I don't think it makes sense to describe using them in this way as abusive or bad faith.

kelnos a day ago | parent | prev [-]

> IMO a private corporation taking the source to make a commercial project and refusing to give anything back (whether patches, money, or otherwise) is abusing.

I don't agree. Releasing under a permissive license is explicitly saying "dDo what you want with this, including using it commercially without giving back". And if you're saying that, you can't cry "abuse" when someone does exactly what you told them they could do. Because that's what you've done: the license terms explicitly say that.

"Legal" has nothing to do with it; if you want other people to have to contribute their changes publicly, you use a copyleft license. If you don't care, you use a permissive license, and then there's no such thing as "abuse", as long as people follow the letter of the license.

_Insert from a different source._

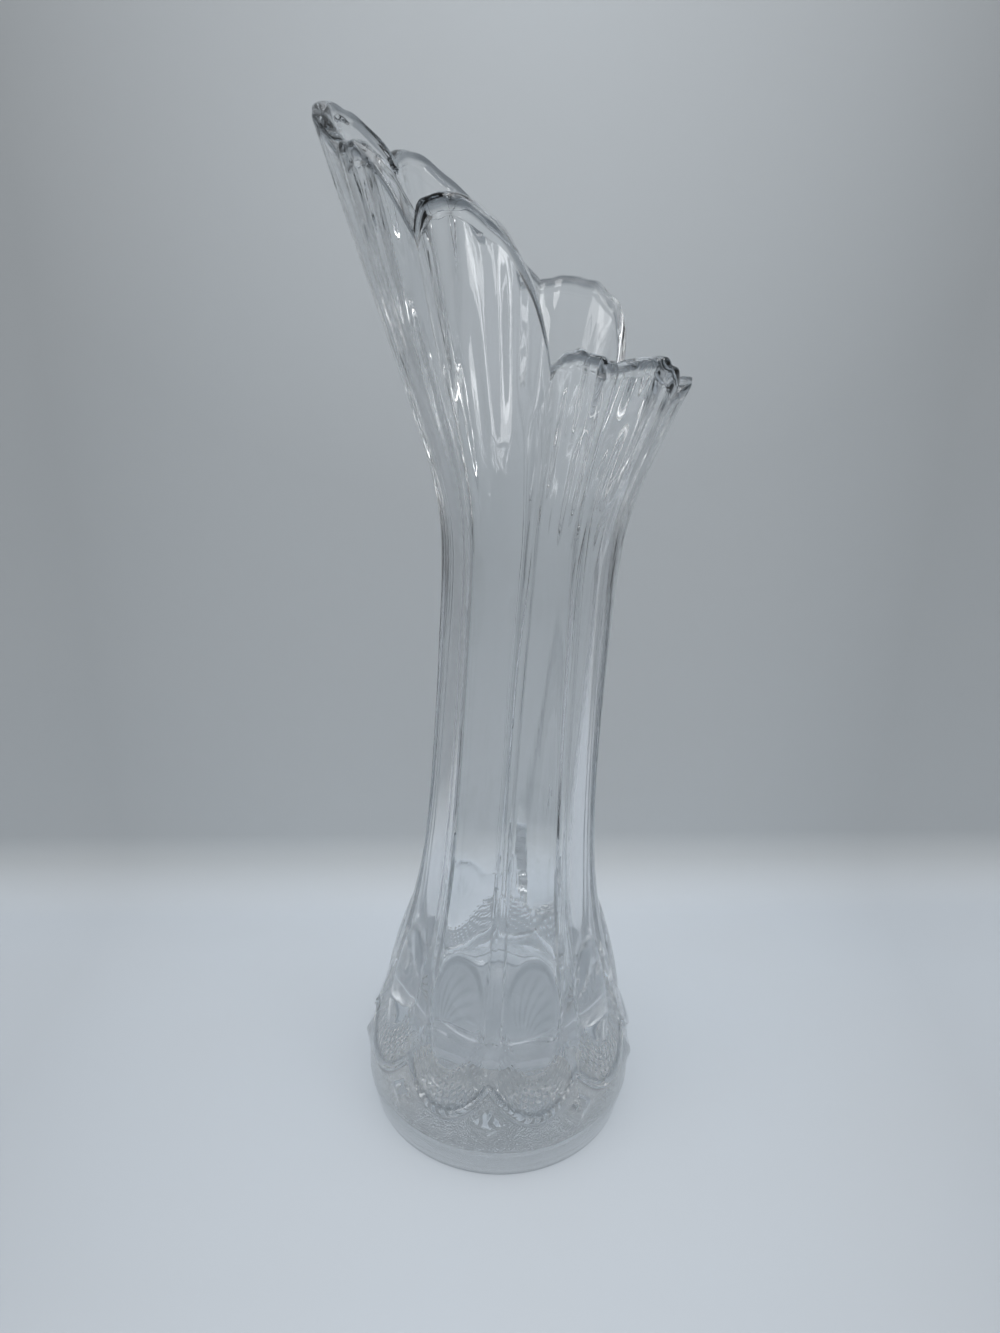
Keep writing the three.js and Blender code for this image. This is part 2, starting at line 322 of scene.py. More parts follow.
class SwungGlass:
    """Places every point of the glass: pressed in the mould, then swung and opened."""

    def __init__(self, sizes):
        self.s = sizes
        column = np.arange(COLUMNS)
        self.column = column[None, :]
        self.panel = (column // COLUMNS_PER_PANEL)[None, :]
        self.across = (2 * (column % COLUMNS_PER_PANEL) / COLUMNS_PER_PANEL - 1)[None, :]
        self.round = 2 * pi * self.column / COLUMNS
        half_medallion = sizes.medallion_length / 2
        self.medallion_mid = sizes.scallop_height + sizes.medallion_lift + half_medallion
        self.medallion_top = self.medallion_mid + half_medallion
        self.bowl_top = sizes.bottom + sizes.bottom_rounding

    def body_radius(self, height):
        """Radius of the smooth outside."""
        s = self.s
        base = mix(
            s.foot_radius, s.bulge_radius, smooth(height, -s.bulge_height, s.bulge_height) * 2 - 1
        )
        fall = np.clip((height - s.bulge_height) / s.taper_length, 0, None) ** s.taper_power
        opening = np.logaddexp(0, (height - s.flare_start) / s.flare_bend)
        flare = s.flare_slope * s.flare_bend * opening
        column = mix(s.waist_radius, s.bulge_radius, np.exp(-fall)) + flare
        return np.where(height < s.bulge_height, base, column)

    def angle(self, nominal):
        """Angle from the front after the swing."""
        s = self.s
        turns = np.radians(s.notch_turns)
        turn = mix(turns[self.panel], turns[(self.panel + 1) % PANELS], (self.across + 1) / 2)
        return s.first_rib + self.round + turn * smooth(nominal, self.medallion_top, s.rim_height)

    def rim(self, angle):
        """Height of the rim over each column."""
        s = self.s
        dips = np.array(s.notch_dips) * MM
        rises = np.array(s.lobe_rises) * MM
        tips = np.array(s.lobe_tips) * MM
        cut = s.rim_height + s.rim_slant * np.cos(angle - s.high_side)
        dip = np.where(self.across < 0, dips[self.panel], dips[(self.panel + 1) % PANELS])
        dome = rises[self.panel] + tips[self.panel] * self.across
        waves = self.waves(s.rim_height, WAVE_START["rim_height"])
        ripple = s.rim_crinkle * (RIM_RIPPLE_MEAN + waves)
        return cut - ripple + mix(dome, -dip, np.abs(self.across) ** s.lobe_power)

    def hang(self, nominal):
        """How far the scallops pull the rows of the base down."""
        s = self.s
        below = smooth(nominal, s.ring_height, s.scallop_height)
        above = 1 - smooth(nominal, s.scallop_height, self.medallion_top)
        return s.scallop_drop * (1 - self.across**2) * np.minimum(below, above)

    def height(self, nominal, angle, depth):
        """Real height of a nominal height; the scallops hang on the outside alone."""
        s = self.s
        pull = smooth(nominal, s.stretch_start, s.rim_height)
        hang = self.hang(nominal) * (1 - depth)
        return nominal - hang + (self.rim(angle) - s.rim_height) * pull

    def fold(self, nominal):
        """How far a panel falls back towards its ribs."""
        s = self.s
        return mix(s.panel_sag, s.lobe_fold, smooth(nominal, s.stretch_start, s.rim_height))

    def facet(self, nominal):
        """Lozenge under each rib, with four flat faces."""
        s = self.s
        sideways = (1 - np.abs(self.across)) * pi * s.bulge_radius / PANELS
        upwards = np.abs(nominal - self.hang(nominal) - s.facet_level)
        return np.clip(1 - 2 * sideways / s.facet_width - 2 * upwards / s.facet_height, 0, 1)

    def rib(self, nominal):
        """Rib between two panels: a point at the scallops, a wedge, then a narrow rib."""
        s = self.s
        wedge_top = s.scallop_height + s.wedge_length
        opening = s.wedge_share * smooth(nominal, s.scallop_height, wedge_top)
        closing = mix(s.wedge_share, s.rib_share, smooth(nominal, self.medallion_mid, s.wedge_end))
        half = np.minimum(opening, closing)
        fading = 1 - smooth(nominal, s.flare_start, s.rim_height)
        edge = np.abs(self.across)
        return half, s.rib_proud * fading * smooth(edge, 1 - half - s.rib_flank, 1 - half)

    def oval(self, nominal):
        """Squared distance from a medallion's middle, 1 at its edge."""
        s = self.s
        upright = (nominal - self.medallion_mid) / (s.medallion_length / 2)
        return upright, upright**2 + (self.across / s.medallion_share) ** 2

    def point_band(self, nominal):
        """How far inside the U of points round a medallion's sides and foot."""
        s = self.s
        upright, oval = self.oval(nominal)
        half, _ = self.rib(nominal)
        panel_half = pi * s.bulge_radius / PANELS
        above_scallop = nominal - s.scallop_height - s.scallop_rib_width * BAND_OVER_SCALLOP
        rib_side = 1 - half - s.rib_flank * BAND_BESIDE_RIB
        beside_rib = (rib_side - np.abs(self.across)) * panel_half
        round_oval = (np.sqrt(oval) - BAND_ROUND_MEDALLION) * s.medallion_length / 2
        below_top = (BAND_TOP - upright) * s.medallion_length / 2
        return least(above_scallop, beside_rib, round_oval, below_top)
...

freedomben 2 days ago | parent | prev | next [-]

FWIW I think AGPL is the right license choice for you. The more experience I gain the more I lean toward AGPL for products, MIT for libraries.

bigstrat2003 2 days ago | parent | next [-]

I don't think there's anything wrong with permissive license for a piece of software. But if you're running a business that needs to pay developers, it's really not a good idea. Very few, if any, people are going to donate to your project out of a sense of duty to help you keep the lights on.

freedomben 2 days ago | parent [-]

I don't disagree, but I think the bigger risk is just that big companies who can and should throw some financial support your way, just won't if it's permissively licensed. They've demonstrated repeatedly that they'll just take the software and use it, including making (sometimes substantial) money on it, and none of that will flow back up.

capitol_ a day ago | parent | prev [-]

The LGPL hits the sweet spot for libraries in my opinion.

9283409232 2 days ago | parent | prev [-]

I understand now. Thanks for clearing that up for me.